◆ TASK TO CARRY OUT:
The exercise asks you to copy every line below in which "that" appears.

═══ TASK MATERIAL

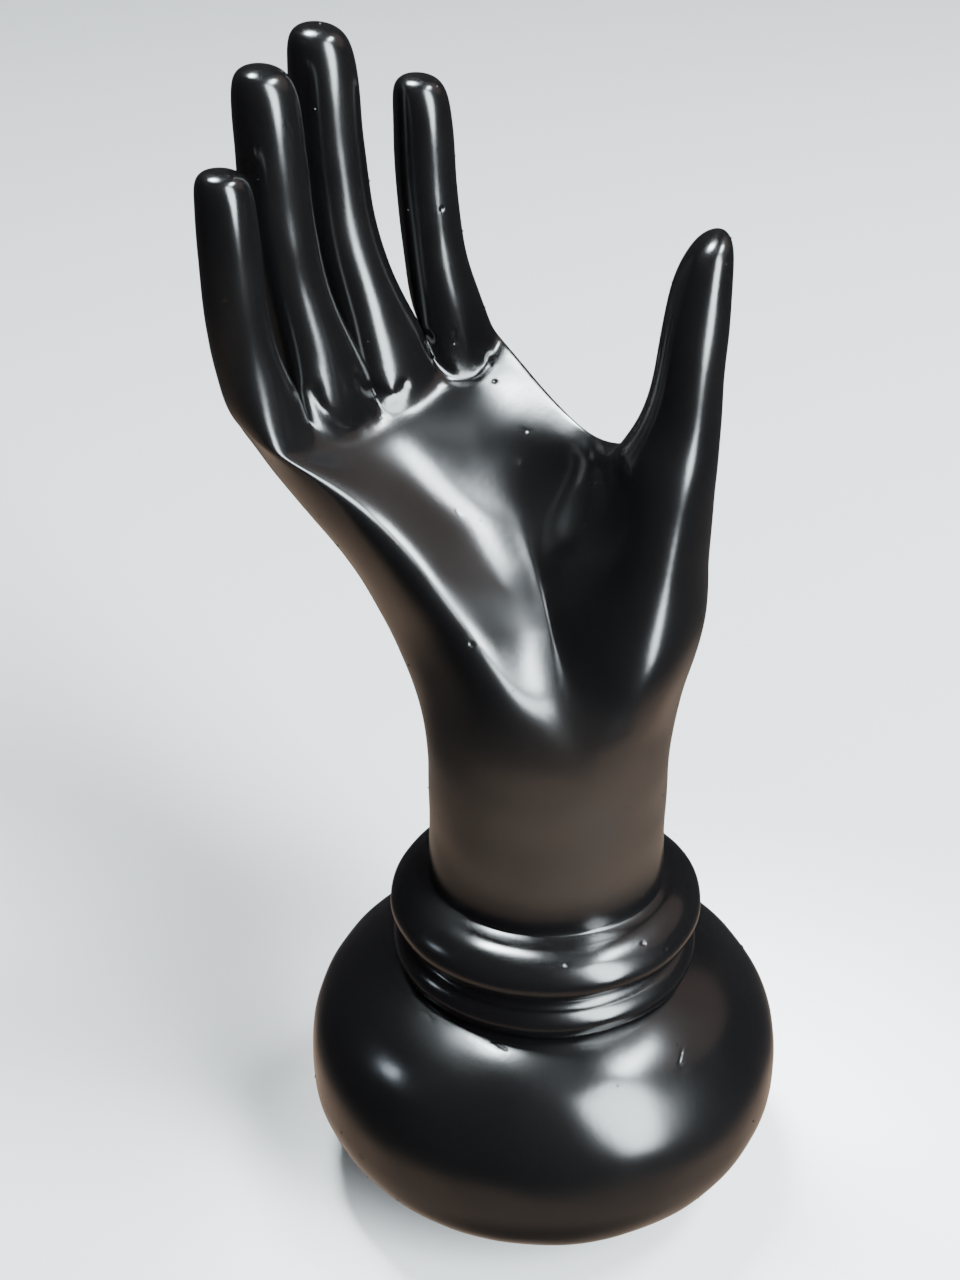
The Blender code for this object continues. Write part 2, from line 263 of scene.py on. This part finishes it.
thin.operation = "MULTIPLY"
coat = nodes.new("ShaderNodeMix")
coat.data_type = "RGBA"
coat.inputs["A"].default_value = FULL_COAT
coat.inputs["B"].default_value = THIN_COAT
links.new(place.outputs["Object"], heights.inputs["Vector"])
for number, (none_at, full_at) in enumerate((THIN_COAT_STARTS, THIN_COAT_ENDS)):
    fade = nodes.new("ShaderNodeMapRange")
    fade.interpolation_type = "SMOOTHSTEP"
    fade.inputs["From Min"].default_value = none_at * MM
    fade.inputs["From Max"].default_value = full_at * MM
    links.new(heights.outputs["Z"], fade.inputs["Value"])
    links.new(fade.outputs["Result"], thin.inputs[number])
links.new(thin.outputs["Value"], coat.inputs["Factor"])
links.new(coat.outputs["Result"], shader.inputs["Base Color"])
links.new(place.outputs["Object"], patches.inputs["Vector"])
links.new(place.outputs["Object"], pebbles.inputs["Vector"])
links.new(patches.outputs["Fac"], softer.inputs["Value"])
links.new(softer.outputs["Result"], shader.inputs["Roughness"])
links.new(pebbles.outputs["Fac"], pebbled.inputs["Height"])
links.new(pebbled.outputs["Normal"], shader.inputs["Normal"])

LATHE_RADIUS = 100
foot_data = bpy.data.meshes.new("turned foot")
foot_data.from_pydata(
    [((radius - LATHE_RADIUS) * MM, -height * MM, 0) for radius, height in profile],
    [(i, i + 1) for i in range(len(profile) - 1)],
    [],
)
foot_profile = bpy.data.objects.new("turned_foot", foot_data)
bpy.context.scene.collection.objects.link(foot_profile)


def add_socket(group, name, kind, way="INPUT"):
    return group.interface.new_socket(name, in_out=way, socket_type="NodeSocket" + kind)


lathe = bpy.data.node_groups.new("turn a profile", "GeometryNodeTree")
add_socket(lathe, "Profile", "Geometry")
steps_socket = add_socket(lathe, "Steps round", "Int")
add_socket(lathe, "Turned", "Geometry", "OUTPUT")
given = lathe.nodes.new("NodeGroupInput")
result = lathe.nodes.new("NodeGroupOutput")
to_curve = lathe.nodes.new("GeometryNodeMeshToCurve")
circle = lathe.nodes.new("GeometryNodeCurvePrimitiveCircle")
circle.mode = "RADIUS"
circle.inputs["Radius"].default_value = LATHE_RADIUS * MM
sweep = lathe.nodes.new("GeometryNodeCurveToMesh")
lathe.links.new(given.outputs["Profile"], to_curve.inputs["Mesh"])
lathe.links.new(given.outputs["Steps round"], circle.inputs["Resolution"])
lathe.links.new(circle.outputs["Curve"], sweep.inputs["Curve"])
lathe.links.new(to_curve.outputs["Curve"], sweep.inputs["Profile Curve"])
whole = lathe.nodes.new("GeometryNodeRealizeInstances")
painted = lathe.nodes.new("GeometryNodeSetMaterial")
painted.inputs["Material"].default_value = lacquer
lathe.links.new(sweep.outputs["Mesh"], whole.inputs["Geometry"])
lathe.links.new(whole.outputs["Geometry"], painted.inputs["Geometry"])
lathe.links.new(painted.outputs["Geometry"], result.inputs["Turned"])
turn = foot_profile.modifiers.new("turn", "NODES")
turn.node_group = lathe
turn[steps_socket.identifier] = ROUND_STEPS


def made_plain(thing):
    """The mesh that an object's modifiers make; the object itself is deleted."""
    ready = thing.evaluated_get(bpy.context.evaluated_depsgraph_get())
    mesh = bpy.data.meshes.new_from_object(ready)
    bpy.data.objects.remove(thing)
    return mesh


foot_mesh = made_plain(foot_profile)


# The wrist and the palm: a round column that opens out, leans back and towards the little finger,
# and hollows in the middle. Ten lines run up it, in mm from the middle of the wrist's top.
WRIST_HALF_WIDTH = 29
WRIST_HALF_DEPTH = 27.2
WRIST_WAIST = 0.3
WRIST_LENGTH = 40.3
WRIST_BANDS = 4
BURIED_BANDS = 2
WRIST_TOP = Vector((0, 0, ROLL_TOP + WRIST_LENGTH))
PALM_LINES = (
    ("little finger's front", ((-19, -17, 23), (-29, -7, 42), (-43, 3, 57), (-58.5, 3, 69))),
    ("ring finger's front", ((-8, -24, 21), (-19, 1, 41), (-32, 16, 56), (-45, 19.5, 65))),
    ("middle finger's front", ((3, -24, 18), (-3, 8, 39), (-16, 23, 56), (-32, 31, 68))),
    ("index finger's front", ((15, -26, 19.5), (14, -17, 44), (11.5, 20, 59.5), (-18, 44, 70.5))),
    ("thumb side", ((33.5, -1, 18), (38.3, 2, 45), (8.5, 27, 62.5), (-12, 56, 79))),
    ("index finger's back", ((24, 23, 18), (17, 31, 40), (-2, 46, 60), (-27, 60, 77))),
    ("middle finger's back", ((5, 31, 17), (-6, 39, 34), (-20, 46, 54), (-39, 52, 72))),
    ("ring finger's back", ((-14, 30, 16), (-26, 35, 32), (-38, 38, 50), (-49, 39, 68))),
    ("little finger's back", ((-29, 20, 16), (-42, 23, 33), (-58.5, 22, 53), (-68, 19, 70))),
    ("little side", ((-35.3, 6, 17), (-45, 12, 36), (-57.5, 11, 56), (-68, 8, 73))),
)
# Share up the lines, depth of the valleys between the fingers, depth of the creases under them
PALM_SECTIONS = (
    (0, 0, 0),
    (0.125, 0, 0),
    (0.25, 0, 0),
    (0.375, 0, 0),
    (0.5, 0, 0),
    (0.625, 0, 0),
    (0.75, 0, 0),
    (0.87, 0.08, 0),
    (0.955, 0.25, 0.04),
    (1, 0.45, 0.16),
)
PALM_CORNERS = 2 * len(PALM_LINES)
THUMB_SIDE = PALM_CORNERS // 2 - 1
LITTLE_SIDE = PALM_CORNERS - 1


def blend(a, b, share):
    return a + (b - a) * share


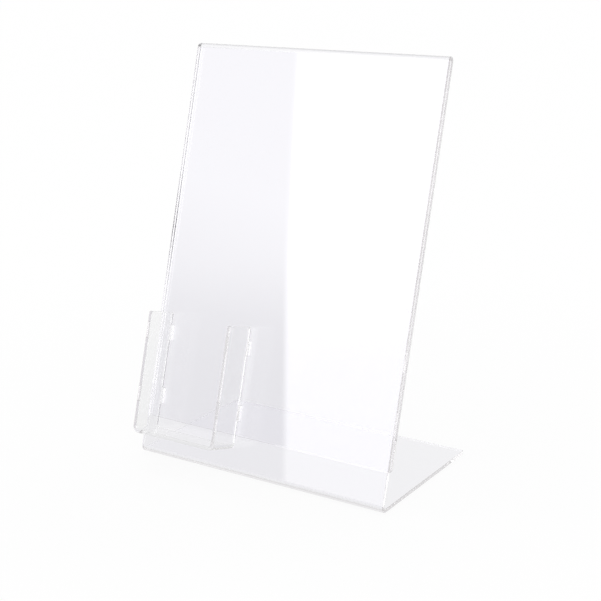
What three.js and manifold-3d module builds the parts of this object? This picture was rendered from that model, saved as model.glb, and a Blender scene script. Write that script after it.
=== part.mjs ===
// Slanted sign holder of clear acrylic, cut and heat-bent from two strips of sheet: a base that folds up
// into a leaning face with a flap behind it for the sign, and a small tray on the front of the face.
// Millimetres. X runs across, -Y is the front, +Z is up, and the holder stands on Z = 0.

import * as THREE from 'three';
import * as BufferGeometryUtils from 'three/addons/utils/BufferGeometryUtils.js';
import Module from 'manifold-3d';

// The sheet. Lengths up the face run along its slope, from its foot: the line where the front of the
// face would meet the table if the bend were sharp.
const SHEET_WIDTH = 216;
const SHEET_THICKNESS = 3;
const FACE_LENGTH = 322;
const FACE_LEAN = THREE.MathUtils.degToRad(16.5);
const BASE_DEPTH = 129;
const BEND_INSIDE_RADIUS = 2;
const SIGN_GAP = 1;
const FLAP_END = 30;
const CORNER_RADIUS = 2;

// The tray, in the face's own directions: across, up the slope and out of the front
const TRAY_THICKNESS = 3;
const TRAY_INSIDE_WIDTH = 70;
const TRAY_HEIGHT = 93;
const TRAY_DEPTH = 27;
const TRAY_BEND_INSIDE_RADIUS = 2;
const TRAY_INSET = 10;
const TRAY_FOOT = 20;
const TRAY_CORNER_RADIUS = 1.5;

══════

◆ EXERCISE RESULT:
    """The mesh that an object's modifiers make; the object itself is deleted."""
# The wrist and the palm: a round column that opens out, leans back and towards the little finger,
What three.js and manifold-3d module builds the parts of this object? This picture was rendered from that model, saved as model.glb, and a Blender scene script. Write that script after it.
// Slanted sign holder of clear acrylic, cut and heat-bent from two strips of sheet: a base that folds up